Copy the data exactly from the line that contains "on both sides" through the line that contains "bpy.context.view_layer.update()", keeping both end lines and leaving out everything else.

## begin STORED DATA

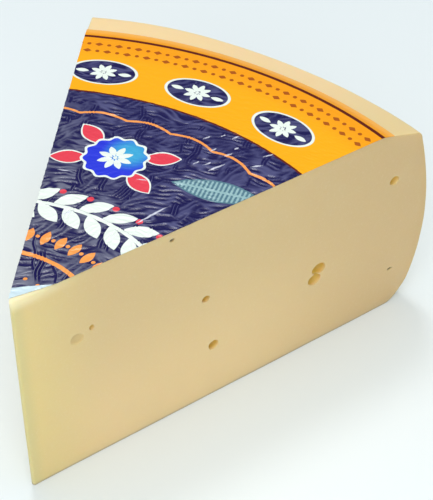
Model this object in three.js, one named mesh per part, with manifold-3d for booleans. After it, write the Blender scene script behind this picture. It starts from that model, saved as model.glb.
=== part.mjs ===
// A wedge of raclette cheese, about a seventh of a round wheel, under its piece of the wheel's
// printed label. Millimetres, +Z up. The origin lies on the table under the middle of the wedge,
// and +Y runs from the tip to the rim. Up to the last section everything is built around the
// wheel's own upright axis, with z = 0 on the table.

import * as THREE from 'three';
import { mergeVertices } from 'three/addons/utils/BufferGeometryUtils.js';
import Module from 'manifold-3d';

const wasm = await Module();
wasm.setup();

const degrees = THREE.MathUtils.degToRad;
const { clamp } = THREE.MathUtils;

// The whole wheel
const WHEEL_RADIUS = 155; // at the bulge of the rim
const WHEEL_HEIGHT = 72.3; // to the top of the label
const FOOT_FLAT_RADIUS = 143; // the flat underside ends here
const FOOT_RADIUS = 151.3; // where the rounded foot meets the side
const FOOT_HEIGHT = 8;
const BULGE_HEIGHT = 31.5; // the side bows out most about here
const BROW_RADIUS = 149.3; // where the side meets the rounded upper corner
const BROW_HEIGHT = 65;
const SHOULDER_RADIUS = 146.3; // where that corner meets the sloping shoulder
const SHOULDER_HEIGHT = 68;
const FLAT_TOP_RADIUS = 133; // inside this the top is flat

// The shoulder is fuller towards the far cut: its edge lies higher there
const FULLER_RISE = 2.2;
const FULLEST_ANGLE = degrees(-20); // round the axis from +Y, where the whole rise is reached
const LEVEL_ANGLE = degrees(7); // and where it has run out
const FULLER_FOOT_HEIGHT = 55; // nothing below this is raised

// The two cuts
const TIP = new THREE.Vector2(1.7, 10.4); // where they meet: the knife just missed the wheel's centre
const HALF_ANGLE = degrees(25.06); // of the wedge, so it spans about 50 degrees
const TIP_EDGE_RADIUS = 0.9; // the upright edge at the tip is a little soft

// The top edge is worn round at the tip, most of all on the near cut, and sharp again further along
const WORN_INSET = 2;
const WORN_DROP = 3.2;
const WORN_FLARE = degrees(6); // how fast the wear leaves the cuts
const WORN_SHIFT = new THREE.Vector2(-1.6, 0.9); // away from the near cut, and in from the tip

// The label
const LABEL_RADIUS = 137.2;
const LABEL_THICKNESS = 0.35;
const LABEL_GAP = 0.25; // between the label and the cheese
const LABEL_END_FAR = 2.5; // how far from the tip the label starts, along the far cut
const LABEL_END_NEAR = 14; // and along the near cut

// The eyes, which are the small round holes in the cheese: the cut they open on, how far along it
// from the tip, how high, how wide and tall their mouths are, and how deep they go
const EYES = [
  { cut: 'near', along: 102.1, height: 31.4, width: 5.2, tall: 4.3, depth: 2.6 },
  { cut: 'near', along: 100.6, height: 27.6, width: 4.9, tall: 4.2, depth: 2.3 },
  { cut: 'near', along: 60.4, height: 41.3, width: 2.7, tall: 2.5, depth: 2.4 },
  { cut: 'near', along: 63.3, height: 21.2, width: 3.7, tall: 3.6, depth: 2.4 },
  { cut: 'near', along: 129.4, height: 53.1, width: 3.6, tall: 3.3, depth: 2.0 },
  { cut: 'near', along: 23.3, height: 51.1, width: 1.6, tall: 1.9, depth: 1.2 },
  { cut: 'near', along: 18.7, height: 49.3, width: 4.2, tall: 3.8, depth: 0.45 },
  { cut: 'near', along: 49.2, height: 68.9, width: 1.8, tall: 1.1, depth: 0.8 },
  { cut: 'near', along: 132.5, height: 15.8, width: 2.2, tall: 1.1, depth: 0.7 },
  { cut: 'far', along: 84, height: 44, width: 4.8, tall: 4.2, depth: 2.4 },
  { cut: 'far', along: 88.6, height: 47.2, width: 3.4, tall: 3.1, depth: 2.0 },
  { cut: 'far', along: 41, height: 26.5, width: 3.2, tall: 3.0, depth: 2.2 },
  { cut: 'far', along: 118, height: 22, width: 3.9, tall: 3.5, depth: 2.2 },
  { cut: 'far', along: 63, height: 57.5, width: 2.2, tall: 2.0, depth: 1.6 },
  { cut: 'far', along: 134.7, height: 50.9, width: 2.6, tall: 2.4, depth: 1.6 },
];

// Fineness of the facets
const WHEEL_FACETS = 288;
const PROFILE_STEPS = 14;
const TIP_FACETS = 6;
const WORN_FACETS = 5;
const EYE_FACETS = 20;

// How far the cutting shapes reach past the wheel, so that no two faces meet by chance
const REACH = WHEEL_RADIUS + 15;
const MARGIN = 5;

const cheeseTop = WHEEL_HEIGHT - LABEL_THICKNESS - LABEL_GAP;
const tipCentre = new THREE.Vector2(TIP.x, TIP.y + TIP_EDGE_RADIUS / Math.sin(HALF_ANGLE));

// A closed geometry as a solid that can be joined and cut
function solidOf(geometry) {
  const bare = geometry.clone();
  bare.deleteAttribute('normal');
  bare.deleteAttribute('uv');
  const merged = mergeVertices(bare, 1e-4);
  const corners = merged.index.array;
  const kept = [];
  for (let i = 0; i < corners.length; i += 3) {
    const [a, b, c] = corners.slice(i, i + 3);
    if (a !== b && b !== c && c !== a) kept.push(a, b, c);
  }
  return new wasm.Manifold(new wasm.Mesh({
    numProp: 3,
    vertProperties: new Float32Array(merged.attributes.position.array),
    triVerts: new Uint32Array(kept),
  }));
}

// And back again
function geometryOf(solid) {
  const mesh = solid.getMesh();
  const geometry = new THREE.BufferGeometry();
  geometry.setAttribute('position', new THREE.BufferAttribute(mesh.vertProperties, 3));
  geometry.setIndex(new THREE.BufferAttribute(mesh.triVerts, 1));
  return geometry;
}

// How much a point of the wheel is raised, because the shoulder is fuller on its side
function rise(x, y, z) {
  const radius = Math.hypot(x, y);
  const outwards = (radius - FLAT_TOP_RADIUS) / (SHOULDER_RADIUS - FLAT_TOP_RADIUS);
  const upwards = (z - FULLER_FOOT_HEIGHT) / (SHOULDER_HEIGHT - FULLER_FOOT_HEIGHT);
  const sideways = x / Math.max(radius, FLAT_TOP_RADIUS);
  const run = THREE.MathUtils.smoothstep(sideways, Math.sin(FULLEST_ANGLE), Math.sin(LEVEL_ANGLE));
  return FULLER_RISE * clamp(outwards, 0, 1) * clamp(upwards, 0, 1) * (1 - run);
}

// A profile of radius and height, turned all the way round the wheel's axis
function turned(profile) {
  const geometry = new THREE.LatheGeometry(profile.getPoints(PROFILE_STEPS), WHEEL_FACETS);
  geometry.rotateX(Math.PI / 2);
  const points = geometry.attributes.position;
  for (let i = 0; i < points.count; i += 1) {
    const z = points.getZ(i);
    points.setZ(i, z + rise(points.getX(i), points.getY(i), z));
  }
  return solidOf(geometry);
}

// The wheel without its label: a flat underside, a rounded foot, a side that bows out, a small
// rounded corner, and a shoulder that slopes up to the flat top
function wheel() {
  const profile = new THREE.Path();
  const footCorner = new THREE.Vector2((FOOT_FLAT_RADIUS + FOOT_RADIUS) / 2, 0.5);
  const bowRadius = 2 * WHEEL_RADIUS - (FOOT_RADIUS + BROW_RADIUS) / 2;
  const browCorner = new THREE.Vector2(BROW_RADIUS - 0.4, SHOULDER_HEIGHT - 0.4);
  profile.moveTo(0, 0);
  profile.lineTo(FOOT_FLAT_RADIUS, 0);
  profile.quadraticCurveTo(footCorner.x, footCorner.y, FOOT_RADIUS, FOOT_HEIGHT);
  profile.quadraticCurveTo(bowRadius, BULGE_HEIGHT, BROW_RADIUS, BROW_HEIGHT);
  profile.quadraticCurveTo(browCorner.x, browCorner.y, SHOULDER_RADIUS, SHOULDER_HEIGHT);
  profile.lineTo(FLAT_TOP_RADIUS, cheeseTop);
  profile.lineTo(0, cheeseTop);
  return turned(profile);
}

// The whole label: flat on the flat top, with its edge bent down on to the shoulder
function labelDisc() {
  const slope = (cheeseTop - SHOULDER_HEIGHT) / (SHOULDER_RADIUS - FLAT_TOP_RADIUS);
  const edgeDrop = slope * (LABEL_RADIUS - FLAT_TOP_RADIUS);
  const under = cheeseTop + LABEL_GAP;
  const profile = new THREE.Path();
  profile.moveTo(0, under);
  profile.lineTo(FLAT_TOP_RADIUS, under);
  profile.lineTo(LABEL_RADIUS, under - edgeDrop);
  profile.lineTo(LABEL_RADIUS, WHEEL_HEIGHT - edgeDrop);
  profile.lineTo(FLAT_TOP_RADIUS, WHEEL_HEIGHT);
  profile.lineTo(0, WHEEL_HEIGHT);
  return turned(profile);
}

// The wedge seen from above: two straight sides that run into the round of the tip
function wedgePlan(centre, radius, halfAngle) {
  const side = new THREE.Vector2(Math.sin(halfAngle), Math.cos(halfAngle)).multiplyScalar(REACH);
  const nearStart = centre.clone().add(new THREE.Vector2(Math.cos(halfAngle), -Math.sin(halfAngle))
    .multiplyScalar(radius));
  const plan = new THREE.Shape();
  plan.absarc(centre.x, centre.y, radius, Math.PI + halfAngle, 2 * Math.PI - halfAngle, false);
  plan.lineTo(nearStart.x + side.x, nearStart.y + side.y);
  plan.lineTo(2 * centre.x - nearStart.x - side.x, nearStart.y + side.y);
  plan.closePath();
  return plan;
}

// What the two cuts leave of the wheel
function betweenCuts() {
  const geometry = new THREE.ExtrudeGeometry(wedgePlan(tipCentre, TIP_EDGE_RADIUS, HALF_ANGLE), {
    depth: WHEEL_HEIGHT + 2 * MARGIN,
    bevelEnabled: false,
    curveSegments: TIP_FACETS,
  });
  return solidOf(geometry.translate(0, 0, -MARGIN));
}

// A blunter wedge with a round upper edge: what the wear leaves of the top of the tip
function insideWear() {
  const centre = tipCentre.clone().add(WORN_SHIFT);
  const plan = wedgePlan(centre, TIP_EDGE_RADIUS + WORN_INSET, HALF_ANGLE + WORN_FLARE);
  const geometry = new THREE.ExtrudeGeometry(plan, {
    depth: cheeseTop + MARGIN - WORN_DROP,
    curveSegments: TIP_FACETS,
    bevelThickness: WORN_DROP,
    bevelSize: WORN_INSET,
    bevelOffset: -WORN_INSET,
    bevelSegments: WORN_FACETS,
  });
  return solidOf(geometry.translate(0, 0, -MARGIN));
}

// A point on one of the cuts, and the way that cut faces
function onCut(cut, along, height) {
  const side = cut === 'near' ? 1 : -1;
  return {
    point: new THREE.Vector3(
      TIP.x + side * Math.sin(HALF_ANGLE) * along,
      TIP.y + Math.cos(HALF_ANGLE) * along,
      height,
    ),
    facing: side * (Math.PI / 2 - HALF_ANGLE),
  };
}

// An eye is an egg-shaped hollow, set so that its widest ring is the mouth on the cut
function eye({ cut, along, height, width, tall, depth }) {
  const { point, facing } = onCut(cut, along, height);
  const geometry = new THREE.SphereGeometry(1, EYE_FACETS, EYE_FACETS / 2);
  geometry.scale(width / 2, depth, tall / 2);
  geometry.rotateZ(facing);
  return solidOf(geometry.translate(point.x, point.y, point.z));
}

// The label's straight end near the tip, as a plan of everything between it and the rim
function pastLabelEnd() {
  const far = onCut('far', LABEL_END_FAR, 0).point;
  const near = onCut('near', LABEL_END_NEAR, 0).point;
  const run = near.clone().sub(far);
  const plan = new THREE.Shape();
  plan.moveTo(far.x - run.x, far.y - run.y);
  plan.lineTo(near.x + run.x, near.y + run.y);
  plan.lineTo(REACH, REACH);
  plan.lineTo(-REACH, REACH);
  plan.closePath();
  const geometry = new THREE.ExtrudeGeometry(plan, {
    depth: WHEEL_HEIGHT + 2 * MARGIN,
    bevelEnabled: false,
  });
  return solidOf(geometry.translate(0, 0, -MARGIN));
}

// Cheese, rind and all, is one solid
function cheese() {
  const wedge = wheel().intersect(betweenCuts()).intersect(insideWear());
  const solid = EYES.reduce((left, each) => left.subtract(eye(each)), wedge);
  const material = new THREE.MeshStandardMaterial({ color: 0xe2cb94, roughness: 0.5, metalness: 0 });
  const mesh = new THREE.Mesh(geometryOf(solid), material);
  mesh.name = 'cheese';
  return mesh;
}

// The label is cut flush with the cheese on both sides
function label() {
  const solid = labelDisc().intersect(betweenCuts()).intersect(pastLabelEnd());
  const material = new THREE.MeshStandardMaterial({ color: 0xfdb426, roughness: 0.3, metalness: 0 });
  const mesh = new THREE.Mesh(geometryOf(solid), material);
  mesh.name = 'label';
  return mesh;
}

// The wedge, moved so that the origin is under its middle
const racletteWedge = new THREE.Group();
racletteWedge.name = 'raclette_wedge';
racletteWedge.add(cheese(), label());
const middle = new THREE.Box3().setFromObject(racletteWedge).getCenter(new THREE.Vector3());
racletteWedge.position.set(-middle.x, -middle.y, 0);
racletteWedge.updateMatrixWorld(true);

export default racletteWedge;
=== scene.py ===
# %% [markdown]
# # A wedge of raclette cheese
#
# The real thing is a slice of about 50 degrees out of a round wheel, 31 cm across and 7 cm high.
# It has a thin bowed rind at the rim, two smooth knife cuts with a few small round eyes, and its
# piece of the wheel's printed label on top, a glossy film that has crinkled finely.
#
# The solids are loaded first, because every piece here has to lie where they are.

# %% Load the frame
import math

import bmesh
import bpy
import numpy as np
from mathutils import Matrix, Vector, noise


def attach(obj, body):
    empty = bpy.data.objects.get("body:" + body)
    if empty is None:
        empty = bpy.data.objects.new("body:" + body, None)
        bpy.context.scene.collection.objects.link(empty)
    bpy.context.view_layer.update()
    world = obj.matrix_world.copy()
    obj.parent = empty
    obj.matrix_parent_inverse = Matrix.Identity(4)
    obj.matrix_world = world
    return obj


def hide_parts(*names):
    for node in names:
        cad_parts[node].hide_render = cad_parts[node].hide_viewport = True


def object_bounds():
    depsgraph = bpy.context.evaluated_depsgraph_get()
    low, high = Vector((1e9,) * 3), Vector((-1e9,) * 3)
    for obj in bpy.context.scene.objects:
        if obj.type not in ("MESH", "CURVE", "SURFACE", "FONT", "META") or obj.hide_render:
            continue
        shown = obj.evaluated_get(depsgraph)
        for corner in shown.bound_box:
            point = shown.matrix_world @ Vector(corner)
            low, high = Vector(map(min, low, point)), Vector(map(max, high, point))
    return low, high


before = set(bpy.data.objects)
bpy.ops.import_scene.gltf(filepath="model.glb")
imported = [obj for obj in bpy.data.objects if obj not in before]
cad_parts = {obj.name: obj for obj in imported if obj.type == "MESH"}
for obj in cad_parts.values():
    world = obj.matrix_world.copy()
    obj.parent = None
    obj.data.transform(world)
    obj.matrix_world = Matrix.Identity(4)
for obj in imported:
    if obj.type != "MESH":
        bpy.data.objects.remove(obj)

cad_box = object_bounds()
bpy.ops.object.select_all(action="DESELECT")
print("CAD box, lowest and highest corner:", [[round(v, 4) for v in corner] for corner in cad_box])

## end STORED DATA

RESPONSE »
// The label is cut flush with the cheese on both sides
function label() {
  const solid = labelDisc().intersect(betweenCuts()).intersect(pastLabelEnd());
  const material = new THREE.MeshStandardMaterial({ color: 0xfdb426, roughness: 0.3, metalness: 0 });
  const mesh = new THREE.Mesh(geometryOf(solid), material);
  mesh.name = 'label';
  return mesh;
}

// The wedge, moved so that the origin is under its middle
const racletteWedge = new THREE.Group();
racletteWedge.name = 'raclette_wedge';
racletteWedge.add(cheese(), label());
const middle = new THREE.Box3().setFromObject(racletteWedge).getCenter(new THREE.Vector3());
racletteWedge.position.set(-middle.x, -middle.y, 0);
racletteWedge.updateMatrixWorld(true);

export default racletteWedge;
=== scene.py ===
# %% [markdown]
# # A wedge of raclette cheese
#
# The real thing is a slice of about 50 degrees out of a round wheel, 31 cm across and 7 cm high.
# It has a thin bowed rind at the rim, two smooth knife cuts with a few small round eyes, and its
# piece of the wheel's printed label on top, a glossy film that has crinkled finely.
#
# The solids are loaded first, because every piece here has to lie where they are.

# %% Load the frame
import math

import bmesh
import bpy
import numpy as np
from mathutils import Matrix, Vector, noise


def attach(obj, body):
    empty = bpy.data.objects.get("body:" + body)
    if empty is None:
        empty = bpy.data.objects.new("body:" + body, None)
        bpy.context.scene.collection.objects.link(empty)
    bpy.context.view_layer.update()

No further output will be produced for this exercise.